Another Reason for Rights Holders and Brands to Think Beyond Media Value
November 18, 2024More than four years on, many aspects of life during the Covid pandemic have receded in our collective memory—a fact brought painfully home to me when circumstances dictated wearing a mask on a recent nine-hour return flight from Europe.
But for sports and entertainment properties and their brand partners, the memory of negotiating makegoods, extensions and other contract adjustments in the wake of cancelled events is forever burned into our consciousness. We are all much more attuned to the idea that things can go sideways in the live events space and that we should be better prepared to respond when they do.
And that is the additional rationale, especially for rights holders, for basing the value of partnerships on more than just the brand exposure generated among in-person and media viewers,
Sponsorship valuation firm Turnstile made this case in a recent report. Regardless of the fact that this was content marketing designed to demonstrate the company’s approach and secure more business, the argument Turnstile put forth is compelling.
Using information from valuations in the firm’s database, Turnstile estimated that “Tier 1” league or event sponsorships that use media equivalency as the primary metric in valuation assign 75 percent of the total deal value to brand exposure, with the remainder coming from use of/association with the property’s intellectual property and specific benefits in the package such as tickets, hospitality, player appearances, etc.

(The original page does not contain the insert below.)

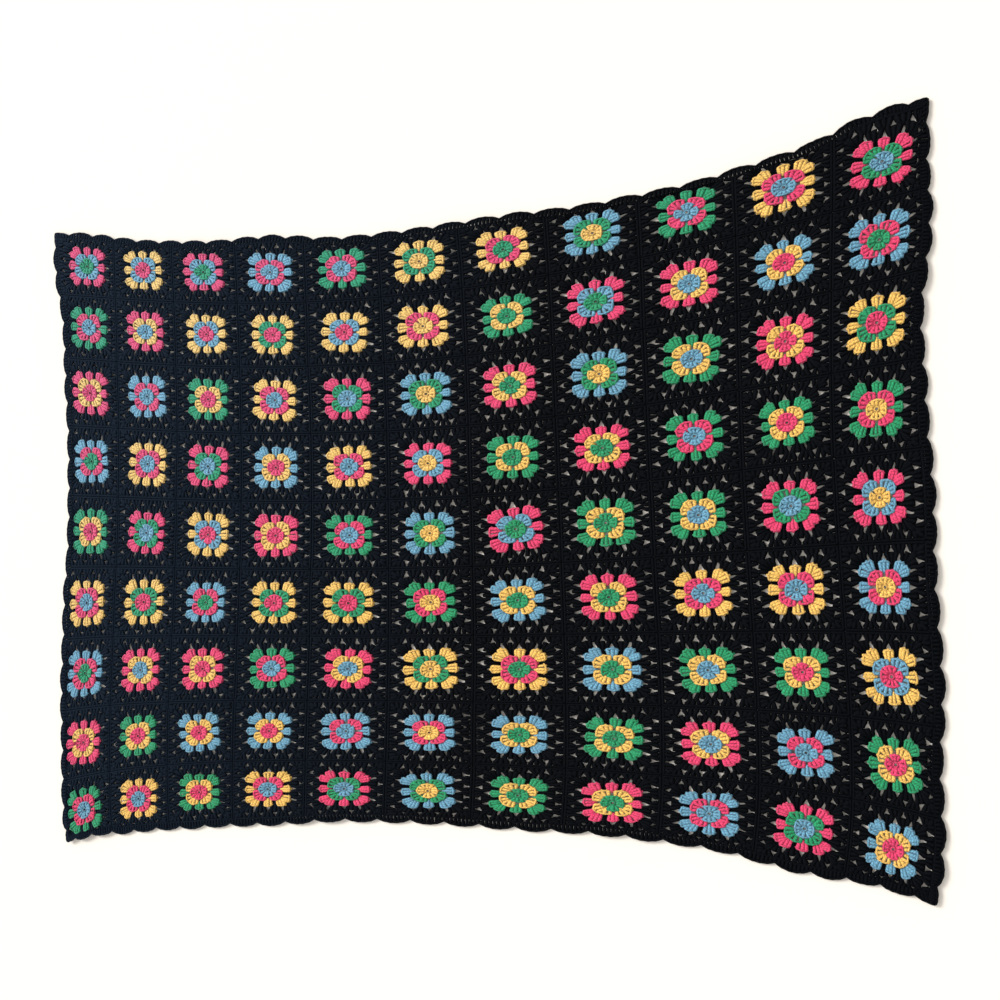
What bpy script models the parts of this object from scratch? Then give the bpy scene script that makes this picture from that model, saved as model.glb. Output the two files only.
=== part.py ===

Alternatively, Turnstile reports that deals valued using the company’s proprietary methodology determine that only 35 percent of total value is due to brand exposure, while 45 percent stems from IP rights and 20 percent from additional benefits. This aligns with similar valuation methodologies I have worked with and supports the notion that sponsorship is not merely an advertising medium, but one where brands can make real connections with passionate fans and other stakeholders.
So what does this have to do with cancelled events and negotiating makegoods? Turnstile estimates that partnerships where the valuation is disproportionally weighted toward exposure will lose 43 percent of their value in the case of disruption to the broadcast or streaming of events. In other words, on a $1 million deal, the brand is going to look to recoup $430,000 from the rights holder.
In the Turnstile valuations, the same disruptions caused a loss of value of 28 percent, meaning that same property would only be “on the hook” for $280,000 to make the sponsor whole.
In my work with rights holders, I have often heard the sentiment expressed that if sponsors are happy to accept a deal valuation based on exposure, why should the property invest time and resources into developing a more robust valuation?
This latest insight into the impact of valuation on post-force-majeure negotiations is just one of many reasons why having a specific understanding of all of the drivers of sponsorship value can be critical to a rights holder’s bottom line.